### PROVIDED DATA ###

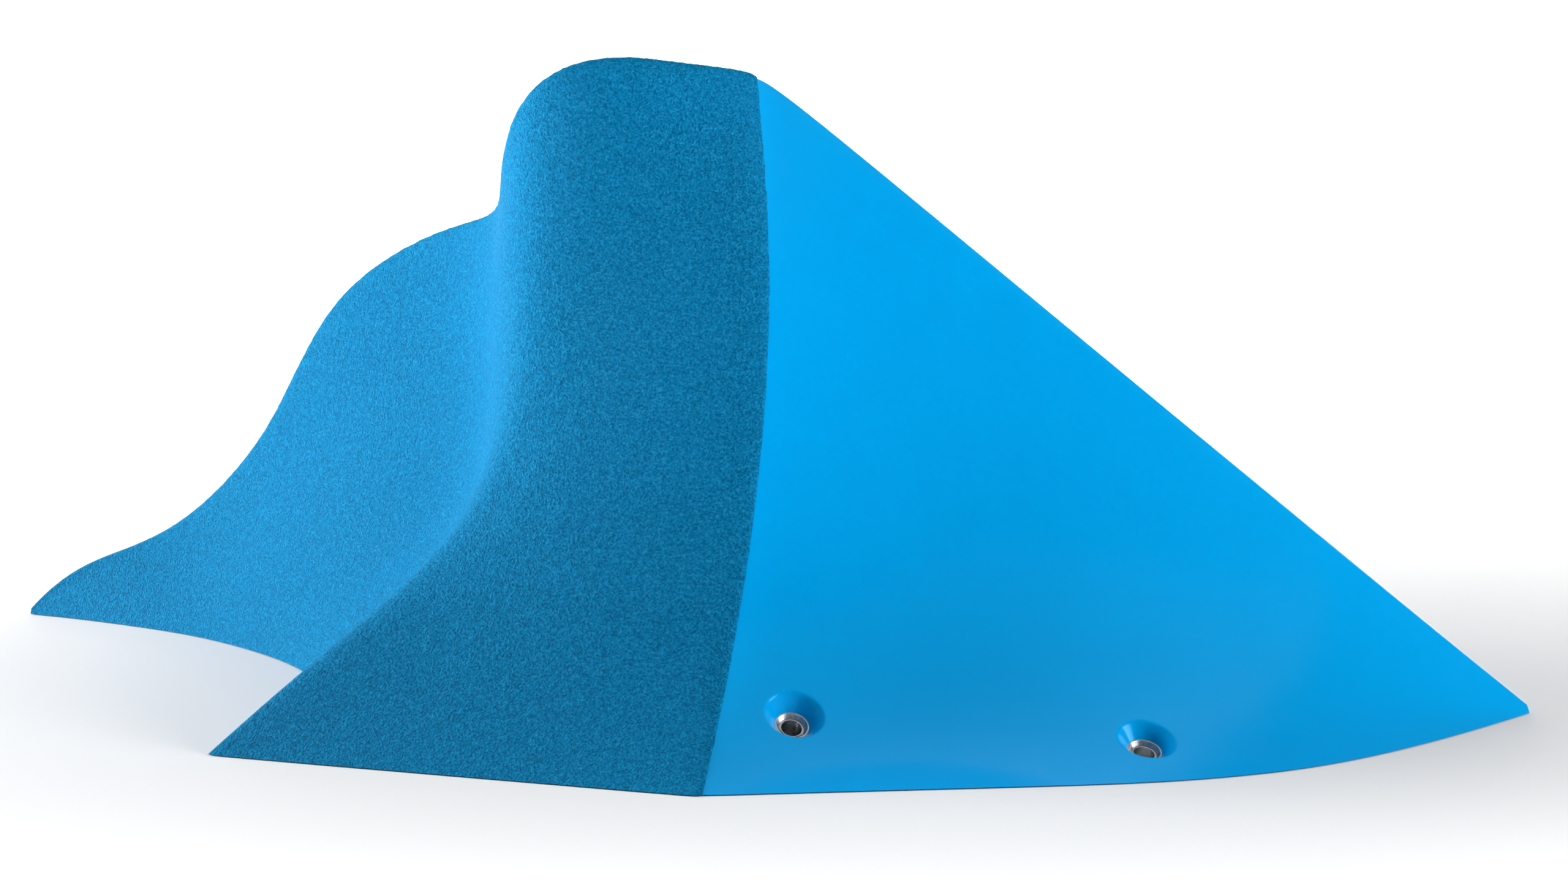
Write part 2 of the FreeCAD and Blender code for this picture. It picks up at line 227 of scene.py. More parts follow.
class Build:
    """Points and faces of one mesh as it grows."""

    def __init__(self):
        self.points = []
        self.faces = []

    def add(self, points):
        """Adds points and gives their numbers."""
        first = len(self.points)
        self.points.extend(np.asarray(points).reshape(-1, 3).tolist())
        return np.arange(first, len(self.points))

    def strip(self, one, other):
        """Joins two lines of points, which may have different counts, by length along each."""
        run_one, run_other = self.run(one), self.run(other)
        i = j = 0
        while i < len(one) - 1 or j < len(other) - 1:
            last_other = j == len(other) - 1
            if last_other or (i < len(one) - 1 and run_one[i + 1] <= run_other[j + 1]):
                self.faces.append((one[i], other[j], one[i + 1]))
                i += 1
            else:
                self.faces.append((one[i], other[j], other[j + 1]))
                j += 1

    def run(self, line):
        """How far along a line each of its points is, from 0 to 1."""
        places = np.array([self.points[i] for i in line])
        steps = np.linalg.norm(np.diff(places, axis=0), axis=1) + TINY
        length = np.concatenate([[0.0], np.cumsum(steps)])
        return length / length[-1]

    def finish(self, name, material, nodes, sharp_degrees):
        """The mesh as an object that rides on the body and stands for the CAD nodes."""
        mesh = bpy.data.meshes.new(name)
        faces = [tuple(int(i) for i in face) for face in self.faces]
        mesh.from_pydata(self.points, [], faces)
        form = bmesh.new()
        form.from_mesh(mesh)
        bmesh.ops.remove_doubles(form, verts=form.verts, dist=MERGE_WITHIN)
        bmesh.ops.dissolve_degenerate(form, edges=form.edges, dist=FLAT_WITHIN)
        loose = [vert for vert in form.verts if not vert.link_faces]
        bmesh.ops.delete(form, geom=loose, context="VERTS")
        bmesh.ops.recalc_face_normals(form, faces=form.faces)
        form.to_mesh(mesh)
        form.free()
        mesh.polygons.foreach_set("use_smooth", [True] * len(mesh.polygons))
        mesh.set_sharp_from_angle(angle=math.radians(sharp_degrees))
        mesh.materials.append(material)
        piece = bpy.data.objects.new(name, mesh)
        bpy.context.scene.collection.objects.link(piece)
        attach(piece, "root")
        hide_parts(*nodes)
        return piece


def spread(skin, along, start, end, cell):
    """Values of u or v whose lines lie about a cell apart where they are far apart."""
    fine = np.linspace(start, end, SPREAD_FINE)
    if along == "u":
        lines = skin.grid(fine, np.linspace(0, V_END, SPREAD_LINES))
    else:
        lines = skin.grid(np.linspace(0, U_END, SPREAD_LINES), fine).transpose(1, 0, 2)
    gaps = np.percentile(np.linalg.norm(np.diff(lines, axis=0), axis=2), SPREAD_PERCENTILE,
                         axis=1)
    run = np.concatenate([[0.0], np.cumsum(gaps)])
    count = max(int(run[-1] / cell), 2)
    return np.interp(np.linspace(0, run[-1], count + 1), run, fine)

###

Repeat the whole listing exactly, keeping every line intact.

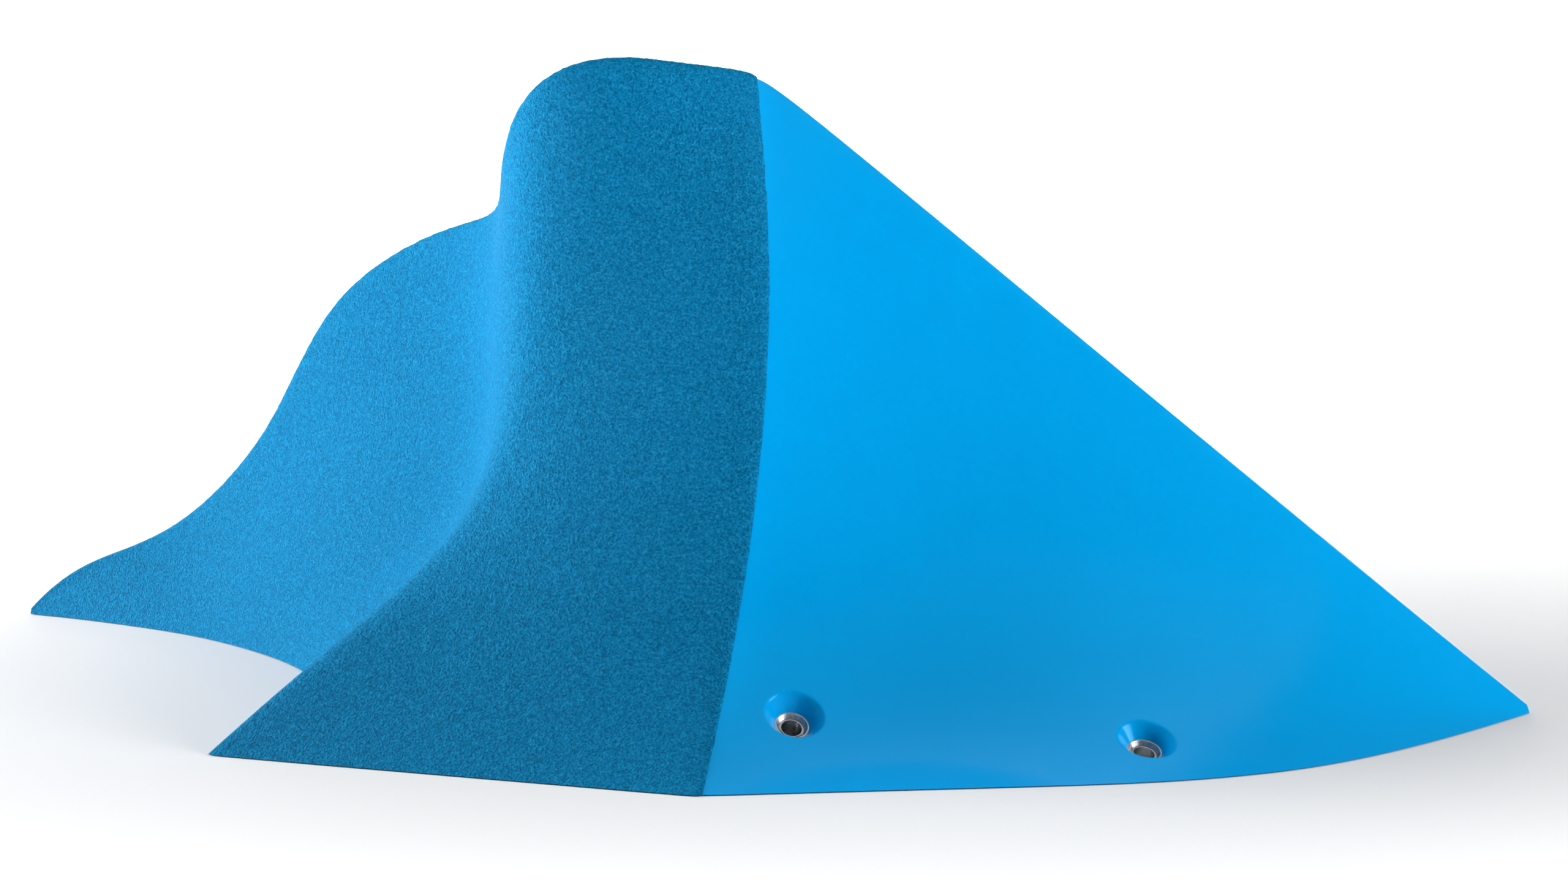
Write part 2 of the FreeCAD and Blender code for this picture. It picks up at line 227 of scene.py. More parts follow.
class Build:
    """Points and faces of one mesh as it grows."""

    def __init__(self):
        self.points = []
        self.faces = []

    def add(self, points):
        """Adds points and gives their numbers."""
        first = len(self.points)
        self.points.extend(np.asarray(points).reshape(-1, 3).tolist())
        return np.arange(first, len(self.points))

    def strip(self, one, other):
        """Joins two lines of points, which may have different counts, by length along each."""
        run_one, run_other = self.run(one), self.run(other)
        i = j = 0
        while i < len(one) - 1 or j < len(other) - 1:
            last_other = j == len(other) - 1
            if last_other or (i < len(one) - 1 and run_one[i + 1] <= run_other[j + 1]):
                self.faces.append((one[i], other[j], one[i + 1]))
                i += 1
            else:
                self.faces.append((one[i], other[j], other[j + 1]))
                j += 1

    def run(self, line):
        """How far along a line each of its points is, from 0 to 1."""
        places = np.array([self.points[i] for i in line])
        steps = np.linalg.norm(np.diff(places, axis=0), axis=1) + TINY
        length = np.concatenate([[0.0], np.cumsum(steps)])
        return length / length[-1]

    def finish(self, name, material, nodes, sharp_degrees):
        """The mesh as an object that rides on the body and stands for the CAD nodes."""
        mesh = bpy.data.meshes.new(name)
        faces = [tuple(int(i) for i in face) for face in self.faces]
        mesh.from_pydata(self.points, [], faces)
        form = bmesh.new()
        form.from_mesh(mesh)
        bmesh.ops.remove_doubles(form, verts=form.verts, dist=MERGE_WITHIN)
        bmesh.ops.dissolve_degenerate(form, edges=form.edges, dist=FLAT_WITHIN)
        loose = [vert for vert in form.verts if not vert.link_faces]
        bmesh.ops.delete(form, geom=loose, context="VERTS")
        bmesh.ops.recalc_face_normals(form, faces=form.faces)
        form.to_mesh(mesh)
        form.free()
        mesh.polygons.foreach_set("use_smooth", [True] * len(mesh.polygons))
        mesh.set_sharp_from_angle(angle=math.radians(sharp_degrees))
        mesh.materials.append(material)
        piece = bpy.data.objects.new(name, mesh)
        bpy.context.scene.collection.objects.link(piece)
        attach(piece, "root")
        hide_parts(*nodes)
        return piece


def spread(skin, along, start, end, cell):
    """Values of u or v whose lines lie about a cell apart where they are far apart."""
    fine = np.linspace(start, end, SPREAD_FINE)
    if along == "u":
        lines = skin.grid(fine, np.linspace(0, V_END, SPREAD_LINES))
    else:
        lines = skin.grid(np.linspace(0, U_END, SPREAD_LINES), fine).transpose(1, 0, 2)
    gaps = np.percentile(np.linalg.norm(np.diff(lines, axis=0), axis=2), SPREAD_PERCENTILE,
                         axis=1)
    run = np.concatenate([[0.0], np.cumsum(gaps)])
    count = max(int(run[-1] / cell), 2)
    return np.interp(np.linspace(0, run[-1], count + 1), run, fine)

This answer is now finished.